This script evaluates deep learning models on preprocessed climate datasets stored in Zarr format. It loads test data (season_da, annual_da, and index_da), applies the trained model(s) to generate predictions, and computes performance metrics (R², MAE, MSE) for target variables (rx90p_anom, pr_anom). It optionally saves results to CSV and model predictions to Zarr format for further analysis or visualization.

In [33]:
from warnings import warn
import sys
import os
import pandas as pd
import numpy as np
from sklearn.metrics import r2_score, mean_absolute_error, mean_squared_error

from models_NN import *

In [None]:
# Input file
test_dataset_path = "/data/dl20-data/climate_operational/Victor_data/preprocessed_datasets_NN_new/test/"
trained_models_basepath = "/home/vgarcia/experiments/NN_annual_new/"

prediction_path = "/data/dl20-data/climate_operational/Victor_data/predicted_datasets_NN_new/"
test_score_path = f"{trained_models_basepath}test_metrics.csv"

#"SmallUNet_Hist", "SmallUNet_era5_12batch"
experiment_names = ["SmallUNet_All", "SmallUNet_All_subset", "SmallUNet_Hist", "SmallUNet_Hist_subset",
                    "SmallUNet_era5"]

model_name = "SmallUNet"
batch_size = 8
test_mode = False
overwrite_test = True
store_predictions = True

In [35]:
# check inputs
model_dict = {"SmallUNet" : SmallUNet()}

# ensure models and parameters exist
if model_name not in model_dict:
    raise NotImplementedError

In [None]:
# Load preprocessed datasets
season_da = xr.open_zarr(test_dataset_path + "/season_da.zarr")
season_da = season_da[list(season_da.data_vars)[0]]

annual_da = xr.open_zarr(test_dataset_path + "/annual_da.zarr")
annual_da = annual_da[list(annual_da.data_vars)[0]]

index_da = xr.open_zarr(test_dataset_path + "/index_da.zarr")
index_da = index_da[list(index_da.data_vars)[0]]

if test_mode:
    print("WARNING: TEST model")
    index_da = index_da.sel(year=slice("2000", "2001"))
    season_da = season_da.sel(year=slice("2000", "2001"))
    annual_da = annual_da.sel(year=slice("2000", "2001"))

n_total = season_da.sizes['year']
indices = list(range(n_total))
test_dataset = XarrayENSODataset(season_da, index_da, annual_da, indices)
test_loader = DataLoader(test_dataset, batch_size=batch_size)

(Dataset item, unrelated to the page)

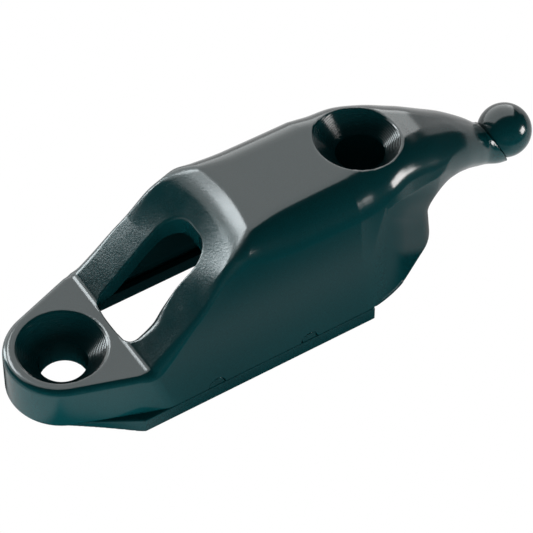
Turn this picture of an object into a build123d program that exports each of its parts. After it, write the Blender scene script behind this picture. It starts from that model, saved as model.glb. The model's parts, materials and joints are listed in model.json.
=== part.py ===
"""Cleat horn for a round spar: a nylon fitting with a rope eye in its ramp and a ball-ended horn.

Millimetres, +Z up. X runs along the spar, from the screw foot (-X) to the tip of the horn (+X).
The fitting is symmetrical about the XZ plane. Its origin is the middle of its length and width,
at the height of the flats under the saddle pad's rails. The spar's crown touches the body at SEAT_Z.
Stations along the fitting are measured from the front screw, and at() turns them into X.
"""
import os
from math import cos, radians, sin, sqrt, tan

from build123d import *

os.makedirs("parts", exist_ok=True)

# Two No. 10 countersunk screws, one in the foot and one through the hump
SCREW_SPACING = 38.1
HOLE_R = 2.7
HEAD_R = 5.0
HEAD_ANGLE = 82

# Heights
SEAT_Z = 1.95          # underside of the body, where the crown of the spar touches it
FOOT_TOP = 7.8
TOP_Z = 19.45          # flat on top of the hump
BODY_HALF = 9.5        # half width at the seat
SPAR_R = 22.2          # a spar 1 3/4 in across; the rails keep a narrow flat outside it

# Foot
FOOT_R = 6.42
FOOT_END = 6.2         # station where the ramp starts
FOOT_EDGE = 1.0        # rounding of the foot's upper edge
FOOT_ROOT = 0.6        # how far the foot runs on under the ramp
FOOT_ROOT_HALF = 8.95

# Ramp and hump
RAMP_ANGLE = 42
RAMP_ROLL = 6.0        # rounding from the ramp onto the flat top
HUMP_TOP_HALF = 7.55   # half width where the leaning sides would meet the top
SHOULDER = 4.5
HUMP_END = 34.0        # station where the hump starts to draw in to the horn

# Heel: the back of the body, tapering to a round end under the horn
HEEL_R = 6.3
HEEL_AT = 40.35
HEEL_TOP = 10.5
HEEL_TAPER = 5.1       # degrees that the heel leans in

# Horn, cut at the seam with the ball
BALL_R = 3.14
BALL_AT = 57.9
BALL_Z = 8.63
SEAM_TILT = 25.5
SEAM_FROM_BALL = 1.87
NECK_DEPTH = 1.15      # the neck's depth at the seam, as a share of the ball's cut face
NECK_ROUND = 0.9       # rounding of the neck's corners there, as a share of the face's radius
BELLY_ROUND = 0.85     # rounding under the horn, as a share of its half width
SPIGOT_R = 1.2
SPIGOT_LENGTH = 2.2

# Hollow under the ramp and hump, with the rear screw's boss standing in it
WALL = 2.0
BOSS_R = 4.8
HOLLOW_START = 6.6
HOLLOW_END = 37.0

# Rope eye through the ramp
EYE_START = 6.3
EYE_END = 16.9
EYE_HALF = 3.5
EYE_END_CORNER = 2.8
EYE_SCOOP = 0.3        # how far the eye's front edge bows into the foot

# Saddle pad: two rails that pack the body's sides down onto the spar, joined by a lip inside it
PAD_END = 34.3
PAD_CORNER = 4.7
PAD_NOSE_R = 5.8
PAD_THIN_HALF = 4.0    # the rails stop here, where the pad would be a feather edge
LIP = 0.7
LIP_HALF = 7.25        # half width over the lip
LIP_LOW = 1.5
LIP_HIGH = 3.4
LIP_END = 33.0
SLIP = 0.05            # gap between the lip and the front of the hollow
KEY_R = 0.95           # half-round keys on the rails' upper edges
KEY_DEPTH = 1.2
KEY_SUNK = 0.15        # how far the keys' ends lie inside the body's wall
KEY_STATIONS = (13.8, 25.7)

# The origin is the middle of the length, from the front of the foot to the end of the ball
FRONT_SCREW_X = -(BALL_AT + BALL_R - FOOT_R) / 2


def at(station):
    """X of a station measured from the front screw."""
    return FRONT_SCREW_X + station


def section(station, half_low, z_low, half_top, z_top, shoulder, belly=0):
    """A slice across the body: leaning sides, rounded shoulders and, on the horn, a round belly."""
    with BuildSketch(Plane.YZ.offset(at(station))) as slice_sketch:
        with BuildLine():
            Polyline(
                (-half_low, z_low),
                (half_low, z_low),
                (half_top, z_top),
                (-half_top, z_top),
                close=True,
            )
        make_face()
        fillet(slice_sketch.vertices().group_by(Axis.Y)[-1], shoulder)
        if belly:
            fillet(slice_sketch.vertices().group_by(Axis.Y)[0], belly * half_low)
    return slice_sketch.sketch


def key_plane(station, side):
    """The inner end of a key, facing out through the body's wall."""
    return Plane((at(station), side * (BODY_HALF - KEY_DEPTH), SEAT_Z), z_dir=(0, side, 0))


def above_ramp(depth, roll):
    """The side view of what lies above the ramp's surface, sunk by depth into the body."""
    slope = radians(RAMP_ANGLE)
    top = TOP_Z - depth
    low = FOOT_TOP - depth
    start = at(FOOT_END) + depth * tan(slope / 2)
    roll_over = start + (top - low) / tan(slope)
    with BuildSketch(Plane.XZ) as side_view:
        with BuildLine():
            Polyline(
                (at(-FOOT_R - 5), low),
                (start, low),
                (roll_over, top),
                (roll_over + 2 * roll, top),
                (roll_over + 2 * roll, TOP_Z + 5),
                (at(-FOOT_R - 5), TOP_Z + 5),
                close=True,
            )
        make_face()
        fillet(side_view.vertices().sort_by_distance((roll_over, top))[0], roll)
    return side_view.sketch


# The seam between neck and ball faces up and forwards
tilt = radians(SEAM_TILT)
seam_origin = (
    at(BALL_AT) - SEAM_FROM_BALL * cos(tilt),
    0,
    BALL_Z - SEAM_FROM_BALL * sin(tilt),
)
seam = Plane(origin=seam_origin, x_dir=(0, 1, 0), z_dir=(cos(tilt), 0, sin(tilt)))
seam_r = sqrt(BALL_R**2 - SEAM_FROM_BALL**2)

# ---------------------------------------------------------------- hollow
hump_end_section = section(HUMP_END, BODY_HALF, SEAT_Z, HUMP_TOP_HALF, TOP_Z, SHOULDER)
hollow_section = section(
    HOLLOW_START, BODY_HALF - WALL, SEAT_Z, HUMP_TOP_HALF - WALL, TOP_Z - WALL, SHOULDER - WALL
)

with BuildPart() as hollow:
    extrude(hollow_section, amount=HOLLOW_END - HOLLOW_START)
    extrude(above_ramp(WALL, RAMP_ROLL - WALL), amount=BODY_HALF, both=True, mode=Mode.SUBTRACT)
    with Locations((at(SCREW_SPACING), 0, SEAT_Z)):
        Cylinder(BOSS_R, TOP_Z, align=(Align.CENTER, Align.CENTER, Align.MIN), mode=Mode.SUBTRACT)

# ---------------------------------------------------------------- rope eye
with BuildPart() as eye:
    with BuildSketch(Plane.XY) as eye_plan:
        with BuildLine():
            Polyline(
                (at(EYE_START), EYE_HALF),
                (at(EYE_END), EYE_HALF),
                (at(EYE_END), -EYE_HALF),
                (at(EYE_START), -EYE_HALF),
            )
            ThreePointArc(
                (at(EYE_START), -EYE_HALF),
                (at(EYE_START) - EYE_SCOOP, 0),
                (at(EYE_START), EYE_HALF),
            )
        make_face()
        fillet(eye_plan.vertices().group_by(Axis.X)[-1], EYE_END_CORNER)
    extrude(amount=TOP_Z)

# ---------------------------------------------------------------- horn
with BuildSketch(seam) as neck_end:
    Rectangle(2 * seam_r, 2 * seam_r * NECK_DEPTH)
    fillet(neck_end.vertices(), seam_r * NECK_ROUND)

with BuildPart() as horn:
    horn_sections = [
        section(44, 5.4, 7.8, 5.3, 17.8, 4.0, BELLY_ROUND),
        section(45.5, 5.0, 7.7, 4.9, 17.2, 3.7, BELLY_ROUND),
        section(48, 4.35, 7.6, 4.25, 15.9, 3.3, BELLY_ROUND),
        section(50.5, 3.75, 7.3, 3.6, 14.4, 2.9, BELLY_ROUND),
        section(53, 3.0, 6.3, 2.9, 12.4, 2.4, BELLY_ROUND),
        neck_end.sketch,
    ]
    loft(horn_sections)
    # The neck swells into the same round as the ball, up to the seam
    with Locations((at(BALL_AT), 0, BALL_Z)):
        Sphere(BALL_R)
    split(bisect_by=seam, keep=Keep.BOTTOM)
    with BuildSketch(seam):
        Circle(SPIGOT_R)
    extrude(amount=SPIGOT_LENGTH)

# ---------------------------------------------------------------- foot
with BuildPart() as foot:
    with BuildSketch(Plane.XY.offset(SEAT_Z)):
        with Locations((at(0), 0)):
            Circle(FOOT_R)
        with Locations((at(FOOT_END), 0)):
            Rectangle(FOOT_ROOT, 2 * FOOT_ROOT_HALF, align=(Align.MIN, Align.CENTER))
        make_hull()
    extrude(amount=FOOT_TOP - SEAT_Z)
    rim = foot.edges().group_by(Axis.Z)[-1].sort_by(Axis.X)[:-1]
    fillet(rim, FOOT_EDGE)

# ---------------------------------------------------------------- notches for the pad's keys
with BuildPart() as key_notches:
    for side in (-1, 1):
        for station in KEY_STATIONS:
            with BuildSketch(key_plane(station, side)):
                Circle(KEY_R)
            extrude(amount=2 * KEY_DEPTH)

# ---------------------------------------------------------------- horn body
with BuildPart() as horn_body:
    # Hump: one section drawn along the fitting, and cut by the ramp
    hump_section = section(FOOT_END, BODY_HALF, SEAT_Z, HUMP_TOP_HALF, TOP_Z, SHOULDER)
    extrude(hump_section, amount=HUMP_END - FOOT_END)
    extrude(above_ramp(0, RAMP_ROLL), amount=2 * BODY_HALF, both=True, mode=Mode.SUBTRACT)

    # Rear of the hump, drawing in to the root of the horn
    rear_sections = [
        hump_end_section,
        section(38, 8.7, SEAT_Z, 6.65, 19.3, 4.4),
        section(41.5, 6.65, SEAT_Z, 5.7, 18.7, 4.2),
        section(44, 5.1, SEAT_Z, 5.3, 17.8, 4.0),
    ]
    loft(rear_sections)

    add(horn.part)

    # Heel under the root of the horn
    with BuildSketch(Plane.XY.offset(SEAT_Z)):
        with Locations((at(HEEL_AT), 0)):
            Circle(HEEL_R)
    extrude(amount=HEEL_TOP - SEAT_Z, taper=HEEL_TAPER)

    add(foot.part)
    add(hollow.part, mode=Mode.SUBTRACT)
    add(eye.part, mode=Mode.SUBTRACT)
    add(key_notches.part, mode=Mode.SUBTRACT)

    # Screw holes, countersunk from above
    with Locations((at(0), 0, FOOT_TOP)):
        CounterSinkHole(HOLE_R, HEAD_R, FOOT_TOP, HEAD_ANGLE)
    with Locations((at(SCREW_SPACING), 0, TOP_Z)):
        CounterSinkHole(HOLE_R, HEAD_R + 0.3, TOP_Z, HEAD_ANGLE)

horn_body.part.label = "horn_body"
export_step(horn_body.part, "parts/horn_body.step")

# ---------------------------------------------------------------- saddle pad
with BuildPart() as saddle_pad:
    with BuildSketch(Plane.XY):
        with Locations((at(0), 0)):
            Circle(PAD_NOSE_R)
        with Locations((at(PAD_CORNER), 0)):
            Rectangle(PAD_END - PAD_CORNER, 2 * BODY_HALF, align=(Align.MIN, Align.CENTER))
        make_hull()
    extrude(amount=SEAT_Z)
    # Open between the rails: under the hollow and out through the square end, and ahead of it
    with Locations((at(HOLLOW_START), 0, 0)):
        Box(
            2 * PAD_END, 2 * (BODY_HALF - WALL), SEAT_Z,
            align=(Align.MIN, Align.CENTER, Align.MIN), mode=Mode.SUBTRACT,
        )
        Box(
            2 * PAD_END, 2 * PAD_THIN_HALF, SEAT_Z,
            align=(Align.MAX, Align.CENTER, Align.MIN), mode=Mode.SUBTRACT,
        )
    # Locating lip: it stands up inside the hollow along both sides and across the back
    with BuildSketch(Plane.XY.offset(LIP_LOW)):
        with Locations((at(HOLLOW_START) + SLIP, 0)):
            Rectangle(
                LIP_END - HOLLOW_START, 2 * LIP_HALF, align=(Align.MIN, Align.CENTER)
            )
            Rectangle(
                LIP_END - HOLLOW_START - LIP, 2 * (LIP_HALF - LIP),
                align=(Align.MIN, Align.CENTER), mode=Mode.SUBTRACT,
            )
    extrude(amount=LIP_HIGH - LIP_LOW)
    # Rail between the lip and the wall, below the seat
    with BuildSketch(Plane.XY.offset(LIP_LOW)):
        for side in (-1, 1):
            with Locations((at(HOLLOW_START) + SLIP, side * (LIP_HALF - LIP))):
                Rectangle(
                    LIP_END - HOLLOW_START, BODY_HALF - WALL - LIP_HALF + LIP,
                    align=(Align.MIN, Align.MIN if side > 0 else Align.MAX),
                )
    extrude(amount=SEAT_Z - LIP_LOW)
    # Half-round keys on the rails' upper edges
    for side in (-1, 1):
        for station in KEY_STATIONS:
            with BuildSketch(key_plane(station, side)):
                Circle(KEY_R)
            extrude(amount=KEY_DEPTH - KEY_SUNK)
    # The underside lies on the spar
    with Locations((at(0), 0, SEAT_Z - SPAR_R)):
        Cylinder(SPAR_R, 4 * PAD_END, rotation=(0, 90, 0), mode=Mode.SUBTRACT)

saddle_pad.part.label = "saddle_pad"
export_step(saddle_pad.part, "parts/saddle_pad.step")

# ---------------------------------------------------------------- tip ball
with BuildPart() as tip_ball:
    with Locations((at(BALL_AT), 0, BALL_Z)):
        Sphere(BALL_R)
    split(bisect_by=seam, keep=Keep.TOP)
    with BuildSketch(seam):
        Circle(SPIGOT_R)
    extrude(amount=SPIGOT_LENGTH + SLIP, mode=Mode.SUBTRACT)

tip_ball.part.label = "tip_ball"
export_step(tip_ball.part, "parts/tip_ball.step")
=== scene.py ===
"""Cleat horn on a light table: the moulded shapes, their nylon and the studio round them.

Each piece is described by a field: a function of position that is negative inside the nylon and
positive outside it, about in millimetres. A piece's mesh is drawn where its field is zero.
Positions are stations: s runs along the fitting from the front screw, y across it, z up, all in mm.
"""
import json
from math import asin, atan2, cos, hypot, pi, radians, sin, sqrt, tan

import bpy
import numpy as np
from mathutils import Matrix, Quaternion, Vector


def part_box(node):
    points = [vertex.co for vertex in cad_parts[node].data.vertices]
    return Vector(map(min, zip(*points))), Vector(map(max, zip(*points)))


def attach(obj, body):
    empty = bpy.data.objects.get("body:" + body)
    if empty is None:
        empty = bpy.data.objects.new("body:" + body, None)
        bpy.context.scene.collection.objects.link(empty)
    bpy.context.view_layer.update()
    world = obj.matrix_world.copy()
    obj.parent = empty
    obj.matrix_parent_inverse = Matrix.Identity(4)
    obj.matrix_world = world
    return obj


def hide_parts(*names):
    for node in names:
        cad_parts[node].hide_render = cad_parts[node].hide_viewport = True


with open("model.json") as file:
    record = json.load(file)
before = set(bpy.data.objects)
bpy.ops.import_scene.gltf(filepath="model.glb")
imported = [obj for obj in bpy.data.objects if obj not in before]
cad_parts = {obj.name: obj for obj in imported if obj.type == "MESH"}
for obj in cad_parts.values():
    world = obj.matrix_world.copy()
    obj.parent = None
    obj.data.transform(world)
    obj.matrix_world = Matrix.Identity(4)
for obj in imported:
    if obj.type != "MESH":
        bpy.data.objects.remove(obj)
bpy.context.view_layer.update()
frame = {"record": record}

# ---------------------------------------------------------------- dimensions, in millimetres
MM = 0.001
screws = next(m for m in frame["record"]["mounts"] if m["name"] == "spar_screws")
ball_low, ball_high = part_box("tip_ball")
body_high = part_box("horn_body")[1]
pad_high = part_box("saddle_pad")[1]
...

# Setup model, optimizer, loss
for experiment in experiment_names:
    print(f"Testing {experiment}")

    # check if experiment is already tested
    if os.path.exists(test_score_path):
        df_exists = True
        df_existing = pd.read_csv(test_score_path)
        if experiment in df_existing["Model"].values:
            raise FileExistsError(f"Model '{experiment}' already exists in {test_score_path}")

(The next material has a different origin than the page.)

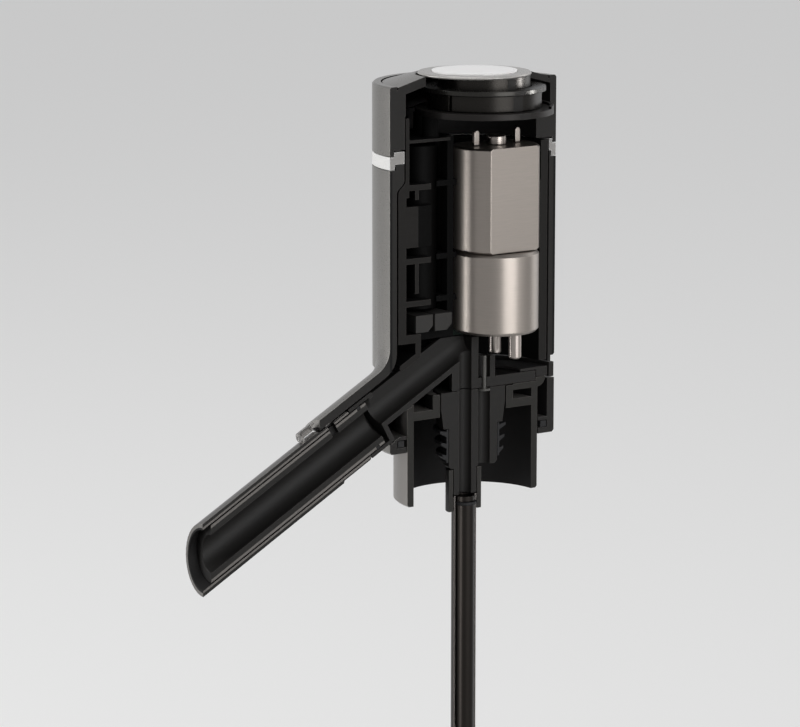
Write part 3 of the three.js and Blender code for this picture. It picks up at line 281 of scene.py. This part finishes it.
def make_world():
    """An even pale sky, which looks as pale as the far floor and lights the object less."""
    world = bpy.data.worlds.new("studio")
    world.use_nodes = True
    tree = world.node_tree
    background = tree.nodes["Background"]
    background.inputs["Color"].default_value = WORLD_COLOR
    strength = tree.nodes.new("ShaderNodeMapRange")
    strength.inputs["To Min"].default_value = WORLD_LIGHT
    strength.inputs["To Max"].default_value = WORLD_SEEN
    tree.links.new(seen_directly(tree), strength.inputs["Value"])
    tree.links.new(strength.outputs[0], background.inputs["Strength"])
    bpy.context.scene.world = world


def make_floor():
    """A pale floor. Its glow shows only where it is seen, and lights nothing."""
    mesh = bpy.data.meshes.new("floor")
    corners = [
        (-FLOOR_HALF_WIDTH, -FLOOR_HALF_WIDTH, FLOOR_LEVEL),
        (FLOOR_HALF_WIDTH, -FLOOR_HALF_WIDTH, FLOOR_LEVEL),
        (FLOOR_HALF_WIDTH, FLOOR_HALF_WIDTH, FLOOR_LEVEL),
        (-FLOOR_HALF_WIDTH, FLOOR_HALF_WIDTH, FLOOR_LEVEL),
    ]
    mesh.from_pydata(corners, [], [(0, 1, 2, 3)])
    obj = bpy.data.objects.new("floor", mesh)
    bpy.context.scene.collection.objects.link(obj)
    tree = Tree("floor")
    tree.surface("Base Color", FLOOR_COLOR)
    tree.surface("Roughness", FLOOR_ROUGHNESS)
    tree.surface("Specular IOR Level", FLOOR_CLEARNESS)
    glow = tree.math("MULTIPLY", seen_directly(tree), FLOOR_GLOW)
    tree.surface("Emission Color", WHITE)
    tree.surface("Emission Strength", glow)
    mesh.materials.append(tree.material)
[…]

    ### Loads weights of the model ###
    device = torch.device("cuda" if torch.cuda.is_available() else "cpu")
    model = model_dict[model_name].to(device)
    optimizer = optim.Adam(model.parameters(), lr=1e-3)
    criterion = MaskedMSELoss()

    trained_model_path = f"{trained_models_basepath}{experiment}/"
    best_model_files = [f for f in os.listdir(trained_model_path) if f.endswith('_best.pt')]

    if best_model_files:
        best_model_path = os.path.join(trained_model_path, best_model_files[0])
    else:
        print("❌ No '_best.pt' file found.")

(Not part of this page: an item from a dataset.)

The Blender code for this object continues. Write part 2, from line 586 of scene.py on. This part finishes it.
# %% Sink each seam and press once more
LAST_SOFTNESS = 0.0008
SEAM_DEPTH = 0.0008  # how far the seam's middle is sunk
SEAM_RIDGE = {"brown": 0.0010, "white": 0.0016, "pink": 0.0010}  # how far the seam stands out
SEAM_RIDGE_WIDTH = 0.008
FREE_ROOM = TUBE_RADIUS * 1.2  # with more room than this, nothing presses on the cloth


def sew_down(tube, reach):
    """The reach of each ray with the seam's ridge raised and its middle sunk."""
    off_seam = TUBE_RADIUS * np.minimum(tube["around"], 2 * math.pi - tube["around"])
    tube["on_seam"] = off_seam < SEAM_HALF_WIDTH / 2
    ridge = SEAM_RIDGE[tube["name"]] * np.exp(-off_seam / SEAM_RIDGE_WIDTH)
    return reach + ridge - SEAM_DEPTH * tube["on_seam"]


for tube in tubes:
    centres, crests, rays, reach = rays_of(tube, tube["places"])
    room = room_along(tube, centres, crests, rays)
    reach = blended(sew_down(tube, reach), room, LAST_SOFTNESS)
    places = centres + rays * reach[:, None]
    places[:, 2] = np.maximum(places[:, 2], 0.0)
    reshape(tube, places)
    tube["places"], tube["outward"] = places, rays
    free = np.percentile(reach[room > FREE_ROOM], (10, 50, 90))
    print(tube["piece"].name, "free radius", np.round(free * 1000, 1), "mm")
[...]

    checkpoint = torch.load(best_model_path, map_location=device)
    model.load_state_dict(checkpoint['model_state_dict'])
    optimizer.load_state_dict(checkpoint['optimizer_state_dict'])
    print(f"✅ Loaded model from {trained_model_path}, trained until epoch {checkpoint['epoch']}")
    best_score = checkpoint["score"]

    ### Run Predictions ###
    all_predictions = []
    all_targets = []
    all_masks = []

    with torch.no_grad():
        for x_maps, x_nino, targets, y_mask, x_mask in tqdm(test_loader, desc="Predicting", leave=False):
            x_maps, x_nino = x_maps.to(device), x_nino.to(device)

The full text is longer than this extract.